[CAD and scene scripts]
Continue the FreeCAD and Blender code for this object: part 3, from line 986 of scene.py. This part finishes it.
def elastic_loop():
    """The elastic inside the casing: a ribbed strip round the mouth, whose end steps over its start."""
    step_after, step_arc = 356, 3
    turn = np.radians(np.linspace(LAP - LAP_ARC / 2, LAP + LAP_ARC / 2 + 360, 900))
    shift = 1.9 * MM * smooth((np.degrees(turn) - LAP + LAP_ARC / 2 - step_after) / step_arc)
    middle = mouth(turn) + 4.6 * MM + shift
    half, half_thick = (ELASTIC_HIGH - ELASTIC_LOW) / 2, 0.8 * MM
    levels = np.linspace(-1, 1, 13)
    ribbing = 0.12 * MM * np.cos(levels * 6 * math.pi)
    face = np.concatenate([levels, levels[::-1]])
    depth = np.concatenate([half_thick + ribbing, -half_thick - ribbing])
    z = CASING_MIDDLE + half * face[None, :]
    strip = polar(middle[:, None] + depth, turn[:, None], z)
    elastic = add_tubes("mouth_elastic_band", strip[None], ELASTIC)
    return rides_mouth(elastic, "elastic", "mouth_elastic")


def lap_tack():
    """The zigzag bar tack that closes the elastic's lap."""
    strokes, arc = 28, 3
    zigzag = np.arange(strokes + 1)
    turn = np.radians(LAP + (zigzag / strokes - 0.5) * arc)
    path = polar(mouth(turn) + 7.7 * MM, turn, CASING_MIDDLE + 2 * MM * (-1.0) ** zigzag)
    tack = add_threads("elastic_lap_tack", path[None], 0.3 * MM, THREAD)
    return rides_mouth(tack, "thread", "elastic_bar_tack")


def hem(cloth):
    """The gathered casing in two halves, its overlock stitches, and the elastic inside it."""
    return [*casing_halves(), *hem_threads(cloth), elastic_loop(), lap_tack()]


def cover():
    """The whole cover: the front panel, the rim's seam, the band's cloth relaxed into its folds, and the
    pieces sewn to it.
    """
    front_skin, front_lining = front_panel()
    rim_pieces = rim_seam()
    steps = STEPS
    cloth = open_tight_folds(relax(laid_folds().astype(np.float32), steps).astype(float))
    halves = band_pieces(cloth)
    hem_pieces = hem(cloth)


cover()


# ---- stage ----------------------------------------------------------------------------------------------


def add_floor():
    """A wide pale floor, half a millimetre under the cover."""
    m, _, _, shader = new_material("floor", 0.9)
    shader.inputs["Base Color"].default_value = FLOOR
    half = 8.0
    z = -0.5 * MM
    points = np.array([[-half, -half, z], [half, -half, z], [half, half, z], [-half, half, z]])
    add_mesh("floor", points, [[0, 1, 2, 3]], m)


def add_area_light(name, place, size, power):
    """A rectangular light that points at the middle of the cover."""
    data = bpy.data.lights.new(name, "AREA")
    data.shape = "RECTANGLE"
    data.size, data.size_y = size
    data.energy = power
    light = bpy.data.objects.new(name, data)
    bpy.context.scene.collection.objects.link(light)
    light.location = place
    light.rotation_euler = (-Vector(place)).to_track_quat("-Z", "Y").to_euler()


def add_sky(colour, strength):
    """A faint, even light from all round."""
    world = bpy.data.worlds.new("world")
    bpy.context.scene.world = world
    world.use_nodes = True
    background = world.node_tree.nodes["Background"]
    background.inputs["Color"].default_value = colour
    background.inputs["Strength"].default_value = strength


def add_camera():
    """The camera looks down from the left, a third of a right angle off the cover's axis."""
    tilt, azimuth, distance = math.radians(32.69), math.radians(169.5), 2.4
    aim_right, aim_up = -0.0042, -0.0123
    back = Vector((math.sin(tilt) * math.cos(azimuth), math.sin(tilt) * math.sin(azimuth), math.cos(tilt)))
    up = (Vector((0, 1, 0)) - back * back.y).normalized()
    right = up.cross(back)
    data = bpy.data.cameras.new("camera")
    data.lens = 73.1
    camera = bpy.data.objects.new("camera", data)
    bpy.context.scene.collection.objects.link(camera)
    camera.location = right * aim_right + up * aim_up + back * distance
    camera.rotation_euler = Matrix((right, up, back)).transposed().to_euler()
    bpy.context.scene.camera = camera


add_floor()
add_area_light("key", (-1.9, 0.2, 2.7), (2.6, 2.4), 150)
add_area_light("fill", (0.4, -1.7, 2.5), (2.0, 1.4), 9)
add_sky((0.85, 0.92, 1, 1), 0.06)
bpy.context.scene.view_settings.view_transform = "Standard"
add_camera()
--
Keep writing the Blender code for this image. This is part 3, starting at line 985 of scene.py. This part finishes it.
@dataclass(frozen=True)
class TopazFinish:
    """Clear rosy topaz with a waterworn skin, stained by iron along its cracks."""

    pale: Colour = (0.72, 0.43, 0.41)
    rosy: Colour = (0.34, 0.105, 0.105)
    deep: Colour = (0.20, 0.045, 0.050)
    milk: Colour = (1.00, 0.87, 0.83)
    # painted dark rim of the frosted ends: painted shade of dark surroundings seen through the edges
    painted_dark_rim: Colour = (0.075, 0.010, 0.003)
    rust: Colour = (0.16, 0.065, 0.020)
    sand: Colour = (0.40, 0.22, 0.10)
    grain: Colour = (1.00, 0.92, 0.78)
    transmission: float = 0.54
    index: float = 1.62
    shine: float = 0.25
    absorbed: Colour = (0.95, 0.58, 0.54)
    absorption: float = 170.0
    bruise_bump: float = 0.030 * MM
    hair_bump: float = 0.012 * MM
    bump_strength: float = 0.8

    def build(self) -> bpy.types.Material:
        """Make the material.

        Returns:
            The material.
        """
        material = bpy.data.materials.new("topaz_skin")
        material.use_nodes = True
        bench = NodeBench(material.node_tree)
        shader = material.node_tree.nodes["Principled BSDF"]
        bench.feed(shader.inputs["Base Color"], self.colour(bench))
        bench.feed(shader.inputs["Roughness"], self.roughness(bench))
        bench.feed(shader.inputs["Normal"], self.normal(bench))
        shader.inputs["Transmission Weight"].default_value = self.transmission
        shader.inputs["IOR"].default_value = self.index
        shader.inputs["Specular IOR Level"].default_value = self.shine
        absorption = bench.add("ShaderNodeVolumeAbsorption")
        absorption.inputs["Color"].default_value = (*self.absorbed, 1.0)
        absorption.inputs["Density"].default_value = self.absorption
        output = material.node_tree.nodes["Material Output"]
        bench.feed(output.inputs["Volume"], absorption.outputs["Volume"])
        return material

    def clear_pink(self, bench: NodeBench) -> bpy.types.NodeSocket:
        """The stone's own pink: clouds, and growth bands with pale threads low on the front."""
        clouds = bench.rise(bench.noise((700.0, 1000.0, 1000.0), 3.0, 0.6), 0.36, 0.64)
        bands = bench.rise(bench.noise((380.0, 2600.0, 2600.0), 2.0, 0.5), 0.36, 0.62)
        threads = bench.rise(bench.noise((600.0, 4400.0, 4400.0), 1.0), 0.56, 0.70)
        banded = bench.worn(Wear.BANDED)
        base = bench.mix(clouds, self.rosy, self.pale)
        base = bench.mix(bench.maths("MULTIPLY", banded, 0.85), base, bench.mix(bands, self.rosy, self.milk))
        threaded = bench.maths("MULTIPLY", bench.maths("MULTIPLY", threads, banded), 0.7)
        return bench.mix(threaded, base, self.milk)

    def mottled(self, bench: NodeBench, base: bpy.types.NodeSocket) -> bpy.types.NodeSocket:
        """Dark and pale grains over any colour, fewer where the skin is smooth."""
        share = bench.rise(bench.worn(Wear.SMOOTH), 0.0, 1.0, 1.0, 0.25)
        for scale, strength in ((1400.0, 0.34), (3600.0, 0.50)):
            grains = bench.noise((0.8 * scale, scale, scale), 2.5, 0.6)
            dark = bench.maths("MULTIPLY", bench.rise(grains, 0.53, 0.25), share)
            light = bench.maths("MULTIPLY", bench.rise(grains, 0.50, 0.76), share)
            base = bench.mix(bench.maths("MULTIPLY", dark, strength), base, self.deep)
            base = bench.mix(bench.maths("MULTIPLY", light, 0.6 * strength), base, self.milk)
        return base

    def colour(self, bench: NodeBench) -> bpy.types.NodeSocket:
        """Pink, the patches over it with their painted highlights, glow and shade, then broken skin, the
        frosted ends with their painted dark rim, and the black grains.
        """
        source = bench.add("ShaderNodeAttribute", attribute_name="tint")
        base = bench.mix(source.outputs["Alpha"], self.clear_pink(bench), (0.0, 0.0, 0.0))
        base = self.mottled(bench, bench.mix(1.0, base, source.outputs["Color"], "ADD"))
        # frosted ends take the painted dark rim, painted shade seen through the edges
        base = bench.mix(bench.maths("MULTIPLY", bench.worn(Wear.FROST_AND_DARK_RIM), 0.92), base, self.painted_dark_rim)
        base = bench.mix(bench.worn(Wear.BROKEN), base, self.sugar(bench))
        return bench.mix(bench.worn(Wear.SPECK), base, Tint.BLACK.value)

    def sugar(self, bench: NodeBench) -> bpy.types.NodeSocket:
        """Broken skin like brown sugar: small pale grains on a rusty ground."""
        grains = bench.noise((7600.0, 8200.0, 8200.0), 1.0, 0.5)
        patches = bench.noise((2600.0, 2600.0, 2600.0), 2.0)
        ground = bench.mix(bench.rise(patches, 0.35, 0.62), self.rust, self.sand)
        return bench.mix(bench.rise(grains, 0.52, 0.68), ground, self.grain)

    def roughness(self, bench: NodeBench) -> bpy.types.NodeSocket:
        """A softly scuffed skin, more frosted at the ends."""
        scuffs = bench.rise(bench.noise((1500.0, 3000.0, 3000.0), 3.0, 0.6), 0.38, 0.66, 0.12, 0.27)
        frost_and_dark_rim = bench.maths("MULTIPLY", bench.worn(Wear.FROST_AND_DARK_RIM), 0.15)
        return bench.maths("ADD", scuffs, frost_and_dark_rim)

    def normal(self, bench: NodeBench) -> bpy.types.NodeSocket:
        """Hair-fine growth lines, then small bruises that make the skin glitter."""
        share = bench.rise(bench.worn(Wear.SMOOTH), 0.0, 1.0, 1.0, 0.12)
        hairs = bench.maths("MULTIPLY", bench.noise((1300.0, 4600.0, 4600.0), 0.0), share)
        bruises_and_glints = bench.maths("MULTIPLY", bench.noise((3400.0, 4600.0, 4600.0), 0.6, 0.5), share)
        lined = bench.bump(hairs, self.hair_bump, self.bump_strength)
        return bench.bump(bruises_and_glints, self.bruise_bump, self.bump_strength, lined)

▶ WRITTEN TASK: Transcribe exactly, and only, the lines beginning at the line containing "Keep writing the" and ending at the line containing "return material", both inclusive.

▶ ANSWER:
Keep writing the Blender code for this image. This is part 3, starting at line 985 of scene.py. This part finishes it.
@dataclass(frozen=True)
class TopazFinish:
    """Clear rosy topaz with a waterworn skin, stained by iron along its cracks."""

    pale: Colour = (0.72, 0.43, 0.41)
    rosy: Colour = (0.34, 0.105, 0.105)
    deep: Colour = (0.20, 0.045, 0.050)
    milk: Colour = (1.00, 0.87, 0.83)
    # painted dark rim of the frosted ends: painted shade of dark surroundings seen through the edges
    painted_dark_rim: Colour = (0.075, 0.010, 0.003)
    rust: Colour = (0.16, 0.065, 0.020)
    sand: Colour = (0.40, 0.22, 0.10)
    grain: Colour = (1.00, 0.92, 0.78)
    transmission: float = 0.54
    index: float = 1.62
    shine: float = 0.25
    absorbed: Colour = (0.95, 0.58, 0.54)
    absorption: float = 170.0
    bruise_bump: float = 0.030 * MM
    hair_bump: float = 0.012 * MM
    bump_strength: float = 0.8

    def build(self) -> bpy.types.Material:
        """Make the material.

        Returns:
            The material.
        """
        material = bpy.data.materials.new("topaz_skin")
        material.use_nodes = True
        bench = NodeBench(material.node_tree)
        shader = material.node_tree.nodes["Principled BSDF"]
        bench.feed(shader.inputs["Base Color"], self.colour(bench))
        bench.feed(shader.inputs["Roughness"], self.roughness(bench))
        bench.feed(shader.inputs["Normal"], self.normal(bench))
        shader.inputs["Transmission Weight"].default_value = self.transmission
        shader.inputs["IOR"].default_value = self.index
        shader.inputs["Specular IOR Level"].default_value = self.shine
        absorption = bench.add("ShaderNodeVolumeAbsorption")
        absorption.inputs["Color"].default_value = (*self.absorbed, 1.0)
        absorption.inputs["Density"].default_value = self.absorption
        output = material.node_tree.nodes["Material Output"]
        bench.feed(output.inputs["Volume"], absorption.outputs["Volume"])
        return material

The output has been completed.